The DOL moved to dismiss stating that New York lacked standing to bring this claim but the Court determined that it did have standing. Both parties also cross-moved for summary judgment and the Court concluded that several features of the Final Rule are invalid. One of the most standout parts of the order is the Court striking the definition of Health Care Provider. If you recall, for the purposes of Employees who may be exempted from Paid Sick Leave or Expanded Family and Medical Leave by their Employer under the FFCRA, the DOL defined healthcare provider as:
Anyone employed at any doctor’s office, hospital, health care center, clinic, post-secondary educational institution offering health care instruction, medical school, local health department or agency, nursing facility, retirement facility, nursing home, home health care provider, any facility that performs laboratory or medical testing, pharmacy, or any similar institution, Employer, or entity. This includes any permanent or temporary institution, facility, location, or site where medical services are provided that are similar to such institutions.
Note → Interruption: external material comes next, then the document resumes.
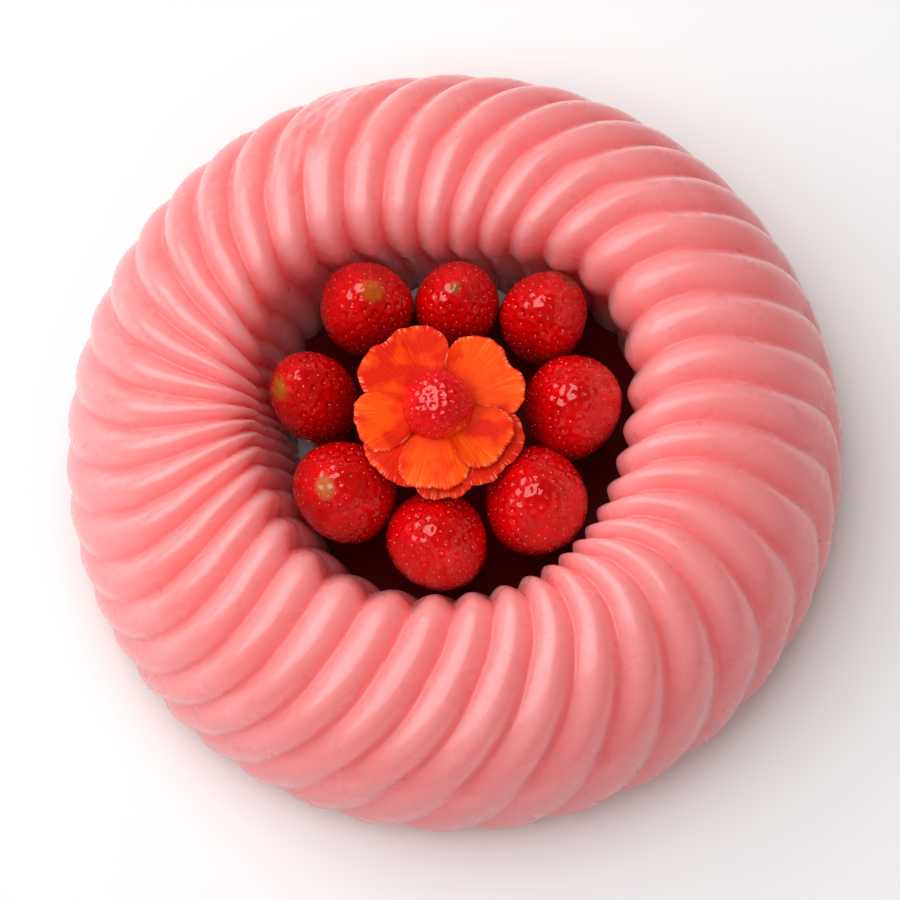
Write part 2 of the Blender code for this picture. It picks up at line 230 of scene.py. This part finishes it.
def flute_angle(turn, q):
    even = FLUTE_START + FLUTE_TWIST * q + FLUTE_TWIST_BEND * q * q
    held = np.clip(q, *LEAN_Q)
    lean = 0.0
    for times, constant, linear, square in LEAN_WAVES:
        for power, (size, way) in enumerate((constant, linear, square)):
            lean = lean + size * held ** power * np.cos(times * turn - math.radians(way))
    return turn + np.radians(even + lean)


def arch_height(q, rise, crest):
    low = RING_WIDEST if q < 0.0 else PLATE_TOP + GAP
    return low + (crest - low) * rise


def arch_point(q):
    """Radius and height of the ring's section at q: round outside, steep in the hole."""
    rise = math.cos(math.pi * q)
    half = RING_OUTER - CREST_RADIUS if q < 0.0 else CREST_RADIUS - RING_INNER
    power = 2.0 if q < 0.0 else HOLE_POWER
    reach = half * max(0.0, 1.0 - rise ** power) ** (1.0 / power)
    reach += FOOT_LIP * max(0.0, (q - FOOT_Q[1]) / (FOOT_Q[2] - FOOT_Q[1])) ** 2
    return Vector((CREST_RADIUS + (reach if q < 0.0 else -reach), arch_height(q, rise, RING_CREST)))


def course_place(radius):
    """The q and the height, on the arch of the flutes' course, that have this radius."""
    share = min(1.0, max(-1.0, (COURSE_CREST - radius) / (RING_OUTER - COURSE_CREST)))
    if share < 0.0:
        q = math.asin(share) / math.pi
        return q, arch_height(q, math.cos(math.pi * q), COURSE_HEIGHT)
    rise = max(0.0, 1.0 - share ** COURSE_POWER) ** (1.0 / COURSE_POWER)
    return math.acos(rise) / math.pi, arch_height(0.0, rise, COURSE_HEIGHT)


def section_point(q):
    point = arch_point(q)
    along = arch_point(min(0.5, q + 0.01)) - arch_point(max(-0.5, q - 0.01))
    outward = Vector((along[1], -along[0])).normalized()
    return point[0], point[1], outward if q < 0.5 else Vector((-1.0, 0.0))


def flute_depth(q):
    rim = FLUTE_DEPTH_RIM + (FLUTE_DEPTH_TOP - FLUTE_DEPTH_RIM) * smooth_step(-0.5, -0.2, q)
    return rim + (FLUTE_DEPTH_HOLE - FLUTE_DEPTH_TOP) * smooth_step(0.1, 0.5, q)


def flute_relief(count):
    return np.abs(np.sin(math.pi * count)) - FLUTE_SUNK


def hole_wave(angle):
    return sum(size * np.cos(times * angle - math.radians(way)) for times, size, way in HOLE_WAVES)


def uneven_relief(count, q):
    """Relief of the flutes. One valley fades on the outside and leaves a broad, crinkled flute."""
    relief = flute_relief(count)
    off = count - FADED_VALLEY
    near = np.exp(-(off / FADED_WIDTH) ** 2) * (1.0 - smooth_step(-0.12, 0.06, q))
    crinkle = CRINKLE_SIZE * np.sin(7.0 * count + 46.0 * q) * np.sin(19.0 * count - 31.0 * q)
    crinkled = smooth_step(-0.4, -0.3, q) * (1.0 - smooth_step(-0.1, 0.05, q))
    wide = np.exp(-(off / CRINKLE_WIDTH) ** 2) * crinkled
    return relief + near * (FADED_RELIEF - relief) * FADED_SHARE + wide * crinkle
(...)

This definition includes any individual employed by an entity that contracts with any of these institutions described above to provide services or to maintain the operation of the facility where that individual’s services support the operation of the facility. This also includes anyone employed by any entity that provides medical services, produces medical products, or is otherwise involved in the making of COVID-19 related medical equipment, tests, drugs, vaccines, diagnostic vehicles, or treatments. This also includes any individual that the highest official of a State or territory, including the District of Columbia, determines is a health care provider necessary for that State’s or territory’s or the District of Columbia’s response to COVID-19.
The Court stated this was “vastly overbroad.” This is obviously concerning for all employers that followed this definition and denied leave based on the DOL’s definition.
In summary, the Court found three other main parts of the FFCRA to be invalid,
-Intermittent Leave- The requirement that employees obtain consent from the employer for intermittent leave for certain reasons. The DOL had limited intermittent leave in certain circumstances, yet the Court did not agree that the DOL explained why employer consent is needed;
-The Work Requirement- The DOL’s requirement that FFCRA leave is available only where the employee had work available to be performed. This would likely be an issue in the circumstance as to whether employers were to provide FFCRA leave to employees that were temporary laid off or furloughed employees; and
-Timing - The timing of documentation supporting the need for FFCRA leave. This speaks to the guidance that obligated employees to provide documentation to the Employer related to leave under the FFCRA prior to taking leave and the Court found this inconsistent with the FFCRA notice provisions.
These are all pieces affecting how employers have been making decisions for several months so this is a huge issue for the Department of Labor moving forward and all the employers that have been relying on these particular regulations to make decisions about whether leave should be provided to the employee.